My mother passed away on December 10, 2009. I needed a way to help myself work through the grieving process. I knew that just writing an occasional entry in a paper journal wouldn't help me deal w/ the myriad of emotions. I've pledged to write in this blog every day for a year to chronicle what I hope will lead from the pain of mourning to the glory of remembrance.
Tuesday, June 1, 2010
Tuesday, 01 June 2010 -- Day 163 (176)
I finished the last of my grading for the fast track class......now my summer can begin in earnest. Kenzie talked w/ one of these fast track students who happened to be talking to one of my former students. My husband and in-laws like to tease me that my students probably call me "Bitchy Burns" so Kenzie asked these students if that was true. They both agreed that it wasn't, that I was tough but very fair. This assessment pleased me b/c I try very hard to be fair in my grading and in my treatment of all students. I learned that fairness from Mom. For example, she worked hard to keep all of our Christmas presents equal, almost down to the penny.

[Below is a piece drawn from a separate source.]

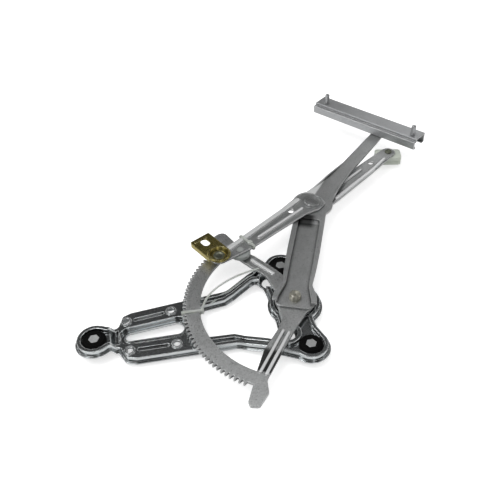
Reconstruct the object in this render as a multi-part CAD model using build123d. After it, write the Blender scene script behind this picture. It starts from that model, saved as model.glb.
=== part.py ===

She wanted to make sure none of us thought she loved any one of us more or less than the others. As another example, when I received my master's degree, my family gathered at a restaurant to celebrate my accomplishment. Mom and Dad gave me a beautiful piece of luggage, and then Mom proceeded to hand out envelopes w/ money to each of my siblings w/ the same amount as they spent on my luggage. She had to keep it equal, keep it fair. My husband thought this was unnecessary, but I knew, as a mother, she didn't want any of her kids to feel better than the others. It keeps us humble, that no matter what we accomplish, we're not any better than anyone else.